Covid Early Treatment Update

covid-early-treatment-update

12-04-21 02:29:00,

Published: April 12, 2021

A brief update on recent developments in the field of covid early treatment of high-risk patients.

Note: Patients are asked to consult a doctor.

Ivermectin: In recent weeks, the US FDA, the European EMA, and the WHO all advised against the use of ivermectin for the treatment of covid outside of clinical trials. The WHO acknowledged that available randomized controlled trials of ivermectin found an 81% mortality reduction, but WHO experts argued that the quality and certainty of the evidence is ‘very low’. The US FLCCC doctors alliance strongly criticized the WHO decision.

Budesonide (asthma spray): The budesonide trial by the University of Oxford with 150 patients has been published in The Lancet. The trial found that early treatment with inhaled budesonide (asthma spray) reduced urgent care visits and hospitalizations by 87%. The use of budesonide in covid early treatment was first proposed in June 2020 by Texas doctor Richard Bartlett. Budesonide is also part of the SPR Collaboration covid early treatment protocol.

TMPRSS2 inhibition: Several studies found that inhibiting TMPRSS2, the androgen-induced cellular co-receptor used by SARS-CoV-2, may be very effective against covid-19. This may be achieved directly, e.g. by bromhexine (a prescription-free cough medication widely available in Europe) or by more investigational drugs such as camostat, or indirectly by anti-androgen drugs. The SPR early treatment protocol has included bromhexine since August 2020.

HCQ: A large retrospective Iranian study of close to 30,000 patients, published in the Journal of International Immunopharmacology, found that early outpatient treatment with HCQ reduced the risk of death by 70% and the risk of hospitalization by 35%, confirming earlier studies that used correctly dosed HCQ for early outpatient treatment of high-risk patients.
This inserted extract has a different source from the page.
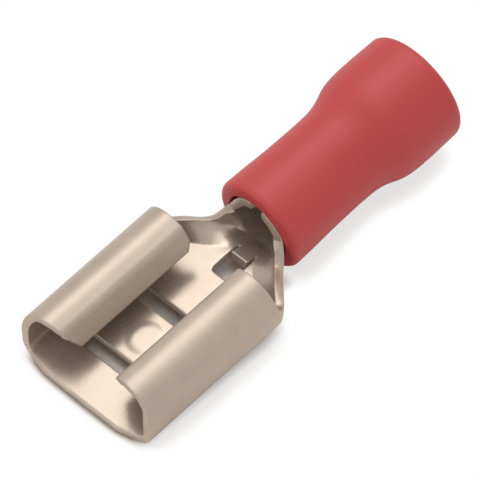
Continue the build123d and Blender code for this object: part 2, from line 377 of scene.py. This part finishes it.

Meanwhile, US multimillionaire Steve Kirsch, founder of the COVID-19 Early Treatment Fund (CETF), explained why there is so little interest in investigating early treatment of covid with generic drugs: “[It is] pure charity, there really isn’t a way to profit from this.” Kirsch himself, worth $230 million, was removed from several social media and publishing platforms.